The chain was also taking a beating in the court of public
opinion, especially in the north. Highly
respected President Dwight Eisenhower proclaimed
that he was, “deeply sympathetic with efforts of any group to enjoy the
rights…of equality that they are guaranteed by the Constitution,” when asked
directly about the sit-ins during a news conference.
In Nashville Lawton’s campaign paid off when they won
city-wide desegregation of lunch counters in May. In other towns local merchants capitulated as
the boycotts and sit-ins ate into the bottom line.
On July 25 the Greensboro Woolworth threw in the towel. That day they served their own Black
employees for the first time. The next
day the lunch counter was officially opened to Backs not only in that town, but
across the entire chain.
In the next few years the sit-in tactic was applied to all
sorts of struggles for equal access to public
accommodation. The bloody Freedom Rides of 1961 put wheels on the
sit-in. The tactic helped bring about
the public outcry that led to the landmark Civil
Rights Act of 1963 which guaranteed equal access to public accommodations
in interstate commerce.
Today the Greensboro Woolworth building has been
transformed into the International Civil
Rights Center and Museum which has preserved a section of the original
lunch counter and four stools.
All in all, not a bad legacy for four college kids who
wouldn’t take no for an answer.
I appreciate your noting this significant historical event. Please note that the Nashville organizer's name was Jim Lawson, not Lawton, and the Nashville students were engaged in training and planning their own sit-ins in December of 1959, per David Halberstam in The Children.

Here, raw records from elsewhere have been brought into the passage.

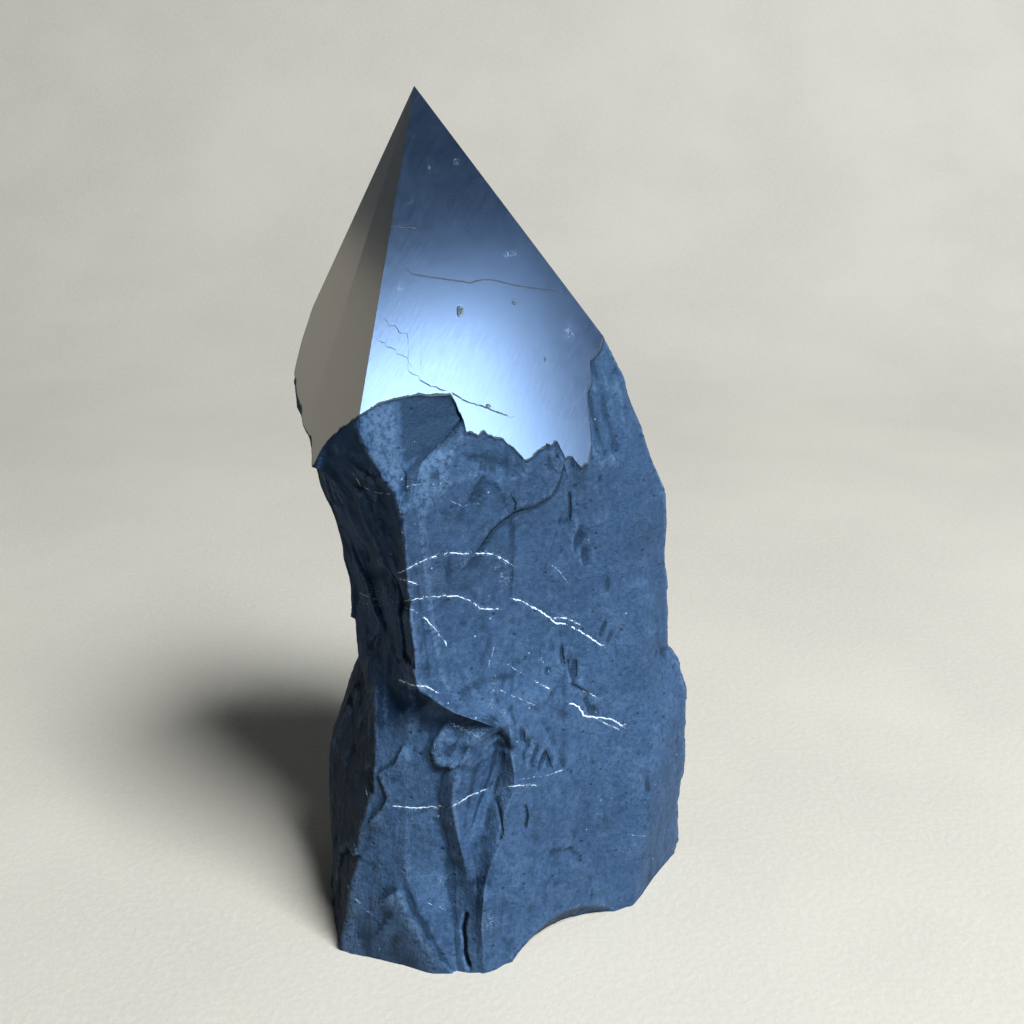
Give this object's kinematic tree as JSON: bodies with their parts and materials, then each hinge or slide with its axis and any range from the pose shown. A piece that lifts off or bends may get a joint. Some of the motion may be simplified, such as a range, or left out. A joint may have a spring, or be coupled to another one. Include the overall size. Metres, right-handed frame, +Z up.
{
  "type": "shungite rock",
  "caption": "Free-standing raw black stone, broken on all sides, with its upper end ground to a polished faceted point and a flat base to stand on.",
  "frame": {"origin": "middle of the bounding box, at the flat base", "axes": "+Z up, from the base to the tip of the point; -Y towards the front, where the large polished face and the flat broken face show; +X to the right seen from the front"},
  "size_m": [0.0764, 0.0602, 0.16],
  "materials": {
    "shungite": "raw broken black stone with a slate-blue cast and thin pale veins, satin polish on the point"
  },
  "bodies": {
    "root": {"shungite_rock": "shungite"}
  },
  "joints": []
}
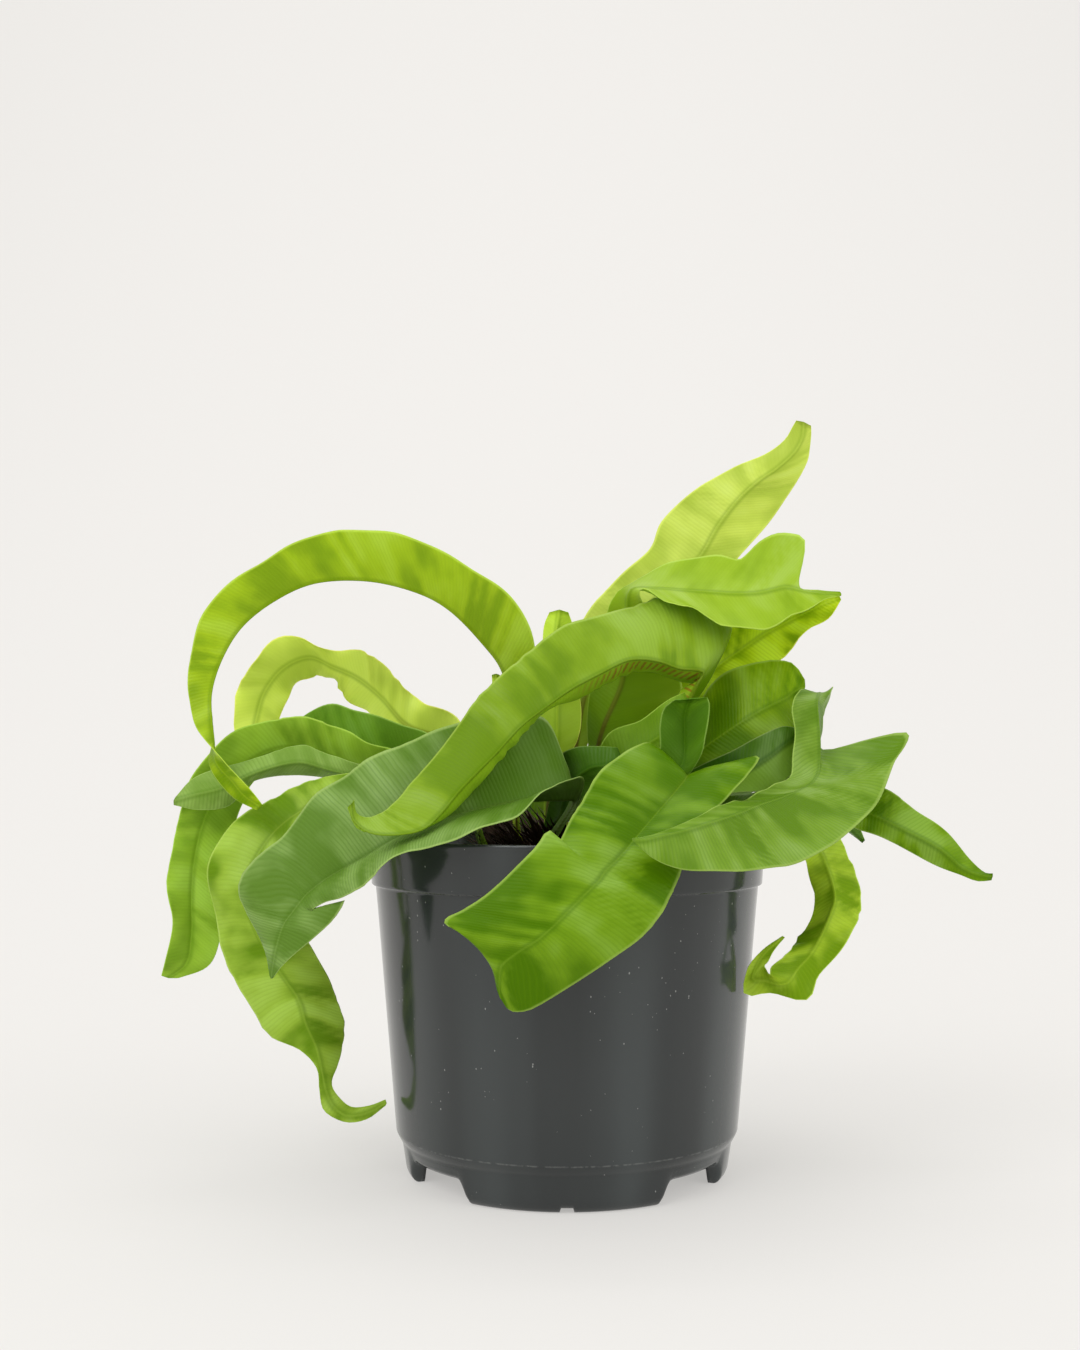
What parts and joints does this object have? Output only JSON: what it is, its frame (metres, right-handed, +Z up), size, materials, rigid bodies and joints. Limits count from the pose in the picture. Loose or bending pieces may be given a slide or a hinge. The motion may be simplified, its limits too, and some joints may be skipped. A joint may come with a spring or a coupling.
{
  "type": "potted birds nest fern",
  "caption": "House plant with long waved and twisted strap fronds that arch out of a dark tapered nursery pot.",
  "frame": {"origin": "on the ground, on the pot's vertical axis, which is also the middle of the plan of the whole plant", "axes": "+Z up, +X to the right and -Y to the front of the plant"},
  "size_m": [0.327, 0.208, 0.302],
  "materials": {
    "pot_plastic": "dark grey moulded polypropylene with a soft satin gloss",
    "potting_soil": "dark moist potting soil, no shine",
    "crown_scales": "dark brown scaly rhizome, dull",
    "leaf_yellow_green": "waxy living leaf, yellow green, thin and translucent",
    "leaf_light_green": "waxy living leaf, light green, thin and translucent",
    "leaf_mid_green": "waxy living leaf, mid green, thin and translucent",
    "leaf_dark_green": "waxy living leaf, dark bluish green, thin and translucent"
  },
  "bodies": {
    "root": {"pot": "pot_plastic", "soil": "potting_soil", "crown": "crown_scales", "frond_arch_left": "leaf_yellow_green", "frond_arch_behind": "leaf_light_green", "frond_dark_behind": "leaf_dark_green", "frond_hanging_left": "leaf_mid_green", "frond_tip_left": "leaf_dark_green", "frond_long_hanging": "leaf_light_green", "frond_broad_front_left": "leaf_dark_green", "frond_central_ribbon": "leaf_mid_green", "frond_bright_front": "leaf_mid_green", "frond_large_right": "leaf_mid_green", "frond_upper_right": "leaf_light_green", "frond_upper_right_low": "leaf_yellow_green", "frond_right_centre": "leaf_mid_green", "frond_tall": "leaf_light_green", "frond_young_curl": "leaf_light_green", "frond_young_tip": "leaf_light_green", "frond_inner_right": "leaf_mid_green", "frond_far_right": "leaf_mid_green", "frond_curly_right": "leaf_mid_green", "frond_centre_dark": "leaf_dark_green", "frond_inner_mid": "leaf_mid_green", "frond_inner_tongue": "leaf_dark_green", "frond_back_a": "leaf_mid_green", "frond_back_b": "leaf_light_green", "frond_back_c": "leaf_mid_green", "frond_back_d": "leaf_mid_green", "frond_back_right": "leaf_mid_green"}
  },
  "joints": []
}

ReplyDeleteAs you stated, the Nashville campaign was well-coordinated and quite successful. The success was a tribute to their training, and to the courage of all of the over 100 individuals involved. One great moment from the campaign was student/strategist Diane Nash confronting the mayor of Nashville on the steps of city hall. Nash is a heroine of the Movement who doesn't get mentioned much, but she and other women deserve as much credit as the men. They risked just as much - and went to jail as often.
For anyone interested in a serious study of the Movement, and interacting with people who were there... I recommend the UU Living Legacy Pilgrimage, a powerful experience!
http://www.uulivinglegacy.org/
Thanks for catching my typo. Of course it was Lawson, who I had the pleasure of meeting at a conference some years ago. And the critical word "already" got dropped from that paragraph. I tried to clear that up, too. I hope to profile Diane Nash in the future.